Den größten Einfluss auf die Instabilität des Hochvogels habe der Klimawandel. Laut Krautblatter "nimmt das Auftauen der Permafrostböden in den Alpen signifikant zu". Felsen, die früher durch Frost zusammengehalten wurden, beginnen sich zu lösen – mit teils dramatischen Folgen.
Der Forscher betont: "Felsenfest ist wohl ein Begriff aus vergangenen Zeiten." Bereits im Jahr 2018 seien "500 Kubikmeter Gestein aus der Südwand des Hochvogels ins Tal" gestürzt.

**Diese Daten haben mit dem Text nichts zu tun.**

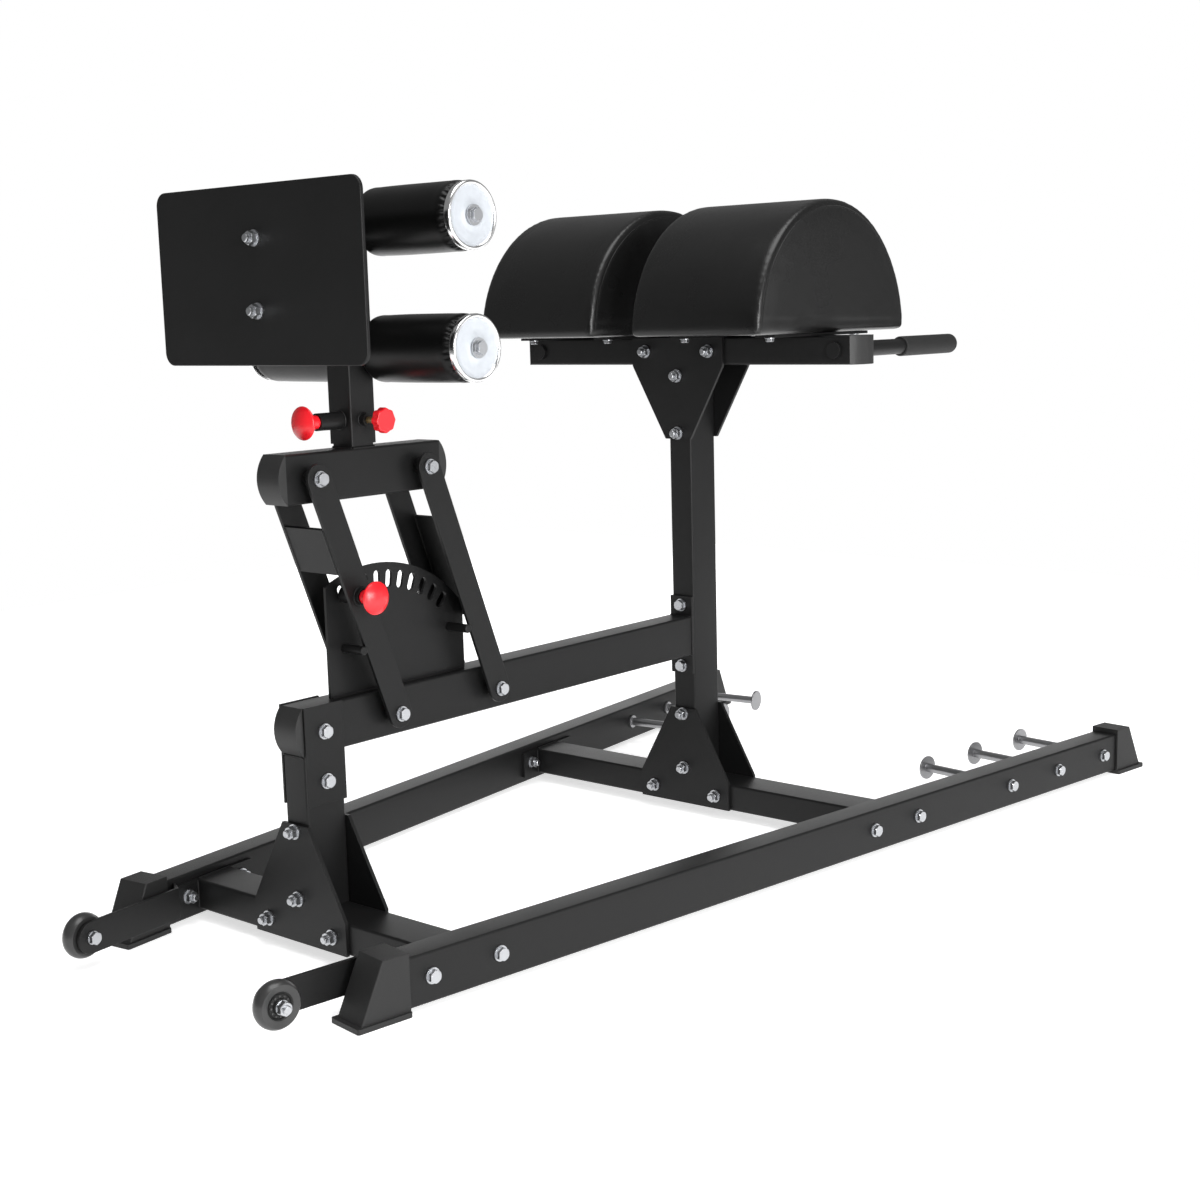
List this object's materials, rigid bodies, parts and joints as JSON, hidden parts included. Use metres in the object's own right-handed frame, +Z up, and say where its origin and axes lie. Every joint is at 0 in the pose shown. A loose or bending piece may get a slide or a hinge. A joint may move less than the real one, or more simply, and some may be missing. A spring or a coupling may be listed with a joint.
{
  "type": "roman chair",
  "caption": "Glute-ham roman chair: splayed steel base, split half-round pads, handles, ankle rollers and foot plate on an indexed swinging carriage.",
  "frame": {"origin": "on the floor under the middle of the bounding box, on the centre plane of the bench", "axes": "+X from the foot plate towards the pads and handles, +Y to the left of a person lying face down on the pads, +Z up"},
  "size_m": [2.0528, 1.1292, 1.152],
  "materials": {
    "steel": "satin black powder coat with a fine grain",
    "vinyl": "black upholstery vinyl, soft sheen",
    "rubber": "matt black moulded rubber",
    "tyre": "smooth dark polyurethane tread",
    "cap_plastic": "matt black moulded plastic",
    "chrome": "bright plated steel",
    "zinc": "bright zinc plate, slightly clouded",
    "brass": "plain turned brass",
    "red_plastic": "red glossy moulded plastic"
  },
  "bodies": {
    "base": {"rail_left": "steel", "rail_right": "steel", "front_cross": "steel", "rear_cross": "steel", "foot_caps": "rubber", "wheel_bars": "steel", "wheel_bolts": "zinc", "rail_bolts": "zinc", "band_pegs": "chrome", "peg_bolts": "zinc", "front_upright": "steel", "main_upright": "steel", "spine": "steel", "spine_cheeks": "steel", "spine_bolts": "zinc", "gusset_plates": "steel", "gusset_bolts": "zinc", "sector_plate": "steel", "stop_rods": "zinc", "frame_end_caps": "cap_plastic", "pad_beam": "steel", "pad_straps": "steel", "pad_bolts": "zinc", "pad_left": "vinyl", "pad_right": "vinyl", "handle_bars": "steel", "handle_grips": "rubber", "pivot_spacers_lower": "cap_plastic", "pivot_bolts_lower": "zinc"},
    "foot_links": {"link_foot_side": "steel"},
    "pad_links": {"link_pad_side": "steel"},
    "index_plunger": {"index_pin": "zinc", "index_pin_knob": "red_plastic"},
    "carriage": {"top_beam": "steel", "top_beam_caps": "cap_plastic", "pivot_spacers_upper": "cap_plastic", "pivot_bolts_upper": "zinc"},
    "sleeve": {"post_sleeve": "steel", "plate_standoffs": "steel", "foot_plate": "steel", "plate_bolts": "zinc", "roller_axles": "steel", "roller_bolts": "zinc"},
    "sleeve_plunger": {"sleeve_pin": "zinc", "sleeve_pin_knob": "red_plastic"},
    "clamp_screw": {"tension_screw": "brass", "tension_knob": "red_plastic"},
    "roller_ll": {"roller_lower_left": "vinyl", "roller_disc_lower_left": "chrome"},
    "roller_lr": {"roller_lower_right": "vinyl", "roller_disc_lower_right": "chrome"},
    "roller_ul": {"roller_upper_left": "vinyl", "roller_disc_upper_left": "chrome"},
    "roller_ur": {"roller_upper_right": "vinyl", "roller_disc_upper_right": "chrome"},
    "wheel_left": {"wheel_tyre_left": "tyre", "wheel_hub_left": "cap_plastic"},
    "wheel_right": {"wheel_tyre_right": "tyre", "wheel_hub_right": "cap_plastic"}
  },
  "joints": [
    {"name": "foot_link_swing", "type": "hinge", "parent": "base", "child": "foot_links", "pos_m": [-0.57652, 0, 0.35], "axis": [0, 1, 0], "range_deg": [0, 61.2]},
    {"name": "pad_link_swing", "type": "hinge", "parent": "base", "child": "pad_links", "pos_m": [-0.35252, 0, 0.35], "axis": [0, 1, 0], "range_deg": [0, 61.2]},
    {"name": "carriage_level", "type": "hinge", "parent": "foot_links", "child": "carriage", "pos_m": [-0.71734, 0, 0.72866], "axis": [0, 1, 0], "range_deg": [-61.2, 0]},
    {"name": "sleeve_height", "type": "slide", "parent": "carriage", "child": "sleeve", "axis": [0, 0, 1], "range_m": [0, 0.15]},
    {"name": "sleeve_pin_pull", "type": "slide", "parent": "sleeve", "child": "sleeve_plunger", "axis": [1, 0, 0], "range_m": [0, 0.012]},
    {"name": "index_pin_pull", "type": "slide", "parent": "foot_links", "child": "index_plunger", "axis": [0, 1, 0], "range_m": [0, 0.012]},
    {"name": "clamp_turn", "type": "hinge", "parent": "sleeve", "child": "clamp_screw", "pos_m": [-0.60534, -0.06, 0.808], "axis": [0, 1, 0], "range_deg": [-90, 90]},
    {"name": "roller_ll_spin", "type": "hinge", "parent": "sleeve", "child": "roller_ll", "pos_m": [-0.56784, 0.135, 0.913], "axis": [0, 1, 0], "continuous": true},
    {"name": "roller_lr_spin", "type": "hinge", "parent": "sleeve", "child": "roller_lr", "pos_m": [-0.56784, -0.135, 0.913], "axis": [0, 1, 0], "continuous": true},
    {"name": "roller_ul_spin", "type": "hinge", "parent": "sleeve", "child": "roller_ul", "pos_m": [-0.56784, 0.135, 1.101], "axis": [0, 1, 0], "continuous": true},
    {"name": "roller_ur_spin", "type": "hinge", "parent": "sleeve", "child": "roller_ur", "pos_m": [-0.56784, -0.135, 1.101], "axis": [0, 1, 0], "continuous": true},
    {"name": "wheel_left_spin", "type": "hinge", "parent": "base", "child": "wheel_left", "pos_m": [-0.99153, 0.22687, 0.051], "axis": [-0.134, 0.991, 0], "continuous": true},
    {"name": "wheel_right_spin", "type": "hinge", "parent": "base", "child": "wheel_right", "pos_m": [-0.99153, -0.22687, 0.051], "axis": [0.134, 0.991, 0], "continuous": true}
  ],
  "couplings": [
    {"joint": "pad_link_swing", "follows": "foot_link_swing", "ratio": 1},
    {"joint": "carriage_level", "follows": "foot_link_swing", "ratio": -1}
  ]
}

Zunehmend erschwerend wirken auch die veränderten Wetterbedingungen. "Wenn es zwei, drei Tage stark regnet, dann bewegt sich der Hauptspalt des Hochvogels fünf- bis sechsmal so schnell wie normal", so Krautblatter.
Auch Blitzschläge spielen eine Rolle, wie die Instrumente zeigen. Verglichen mit historischen Daten stellte das Team fest: "Diese zeigen uns auch, verglichen mit anderen Aufzeichnungen, dass sich diese Starkregen in den letzten hundert Jahren verdoppelt haben." Das erhöhe "auch die Gefahr des Hochvogel-Abbruchs".